53. These remarks show that we do not transfer our sensations to the exterior, that they are a medium whereby our soul is informed, but not images wherein it contemplates its objects. All sensations indicate an external cause; but some, like those of sight and touch, in an especial manner denote multiplicity and continuity, or extension.

Hence we also infer that the external world is not a pure illusion, but that it really exists with its great masses, its various motions, its unlimited geometry: but much of its beauty lies rather within ourselves than in it. The Creator of it has in an especial manner, shown his infinite wisdom and omnipotent hand in sensible beings, and above all in intelligences. What would the universe be were there no one to feel and to understand? The beauty, the harmony, the marvels of nature consist in the close relation, the continuous communication of objects and sensible beings. The rarest painting, were there no one to perceive and admire its beauty, would be only a collection of lineaments, a hieroglyphic of unintelligible characters; but so soon as it is seen by a feeling and knowing being, it is animated, is what it ought to be; and in this wonderful communication the object gains in beauty all that it imparts of pleasure.

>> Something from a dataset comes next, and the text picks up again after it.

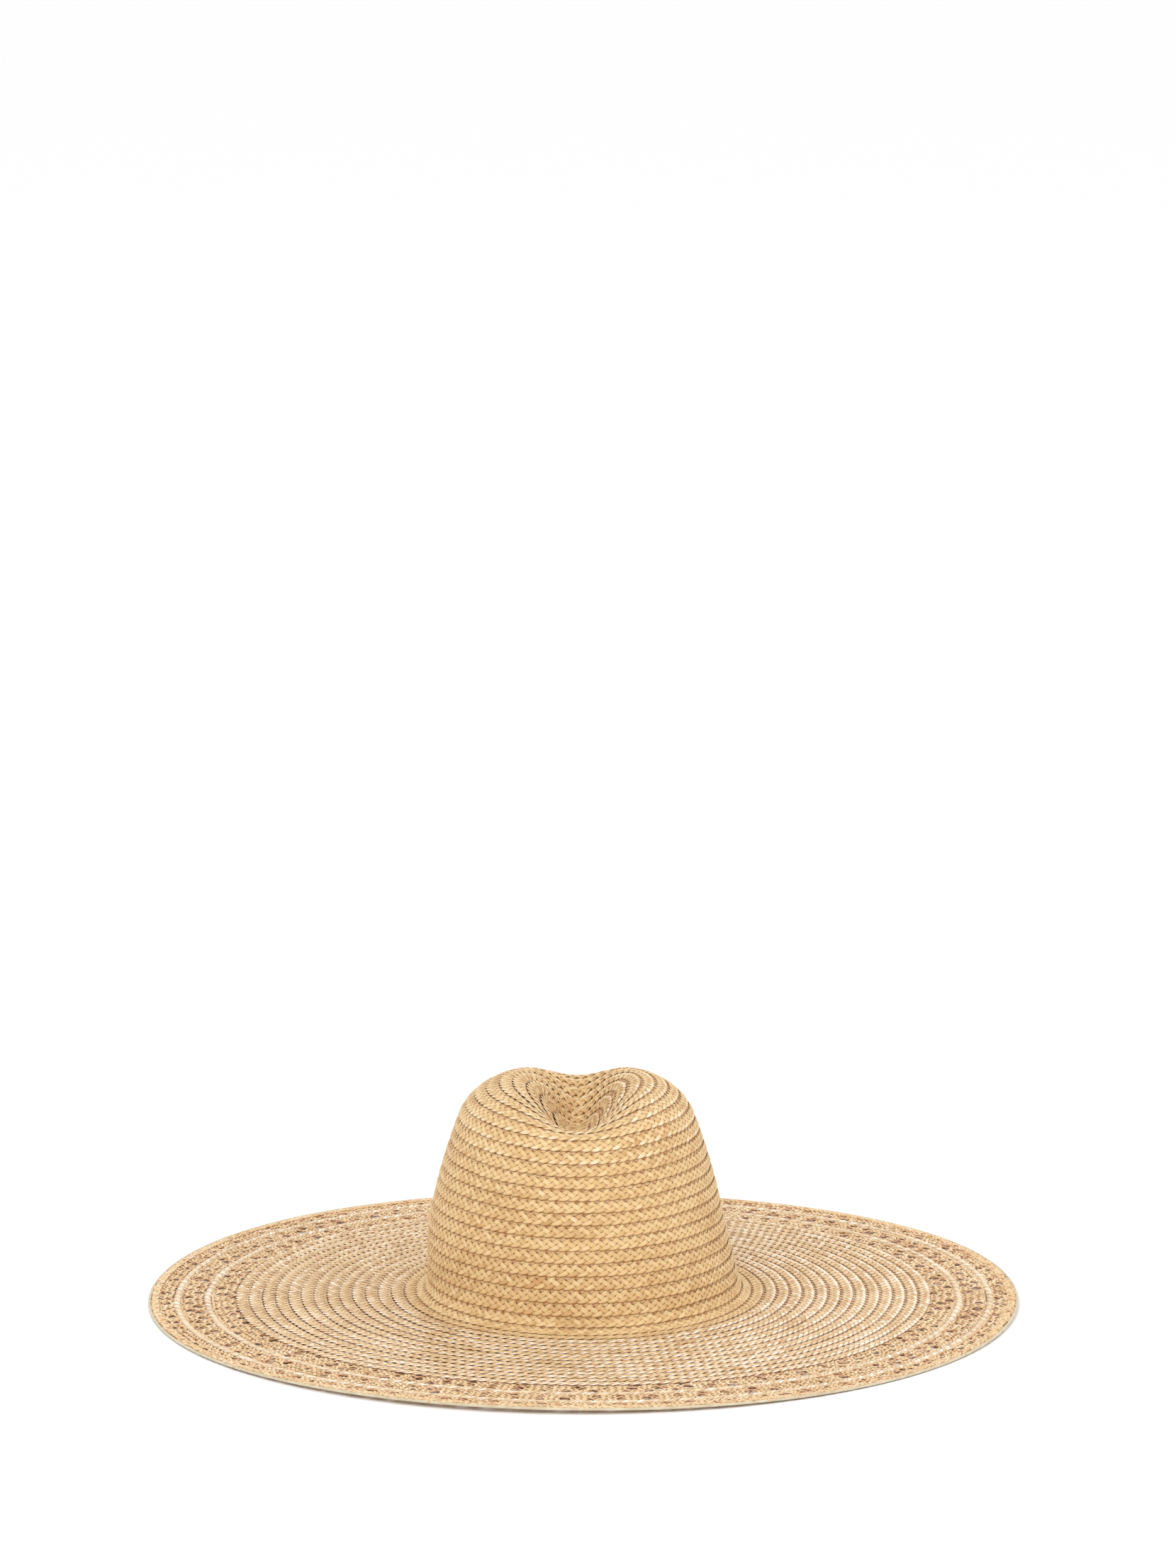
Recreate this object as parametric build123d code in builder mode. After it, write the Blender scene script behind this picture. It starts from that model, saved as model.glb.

Suppose a collection of instruments disposed by the proper mechanism to execute with admirable precision the highest conceptions of Bellini or Mozart: to what is it allreduced if there be no sensitive being? To vibrations in the air governed by some law, to mere movements of a fluid, subject to geometrical necessity. Introduce a man, and the geometry is changed into celestial harmony, then there is music, enchantment.

The symmetry of the walks of a garden, the elegance of its shrubbery, the color and beauty of its flowers, the fragrance of its odors, are, without a sensitive being, only geometrical figures, surfaces disposed according to some law, volumes of such or such a kind, columns of fluids springing from them and disappearing in space. Introduce man, and the geometrical figures are adorned with a thousand beauties, the flowers covered with gay colors, and the columns of fluids changed into exquisite perfumes.